Magaschoni is expanding e-commerce and exploring retail opportunities as real estate opens. The company is making its first move with a pop-up store opening in Southampton next month. “We’ve been thinking of maybe opening our own retail stores in an effort to promote the brand,” said Forman.
Luxury knit vendor Christopher Fischer is looking to open an outlet store in New York this year, perhaps in the Garment Center. “I don’t need a prime site for this,” Fischer said, adding the company has been increasing its use of online discount sites to clear inventory.

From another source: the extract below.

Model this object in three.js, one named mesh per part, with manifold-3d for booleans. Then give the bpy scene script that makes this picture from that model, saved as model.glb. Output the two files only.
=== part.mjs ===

Christopher Fischer, which does about a quarter of its business abroad, is expanding further globally, opening a showroom in Shanghai this year and showing at more trade shows in Europe. Fischer predicts international business will soon represent more than half the company’s sales. “Although it’s a global recession, it’s still better to be diversified,” Fischer said. “China’s economy is affected, but it is still having a lot of growth that’s not happening elsewhere.”
China is attracting other vendors as well, even as its unemployment rate increases and economic growth slows as demand for its exports wanes. August Silk, part of a publicly traded Hong Kong-based company, plans to open a retail store in China this year.
China-based WD-NY is exploring additional channels of distribution, including increasing WD-NY president Warren Donner’s TV appearances on home shopping shows and doing more moderately priced private label business. “Who knows how many stores will be left?” said Donner, who had done business with both Goody’s and Gottschalks. “Did you ever think Circuit City would go out of business?”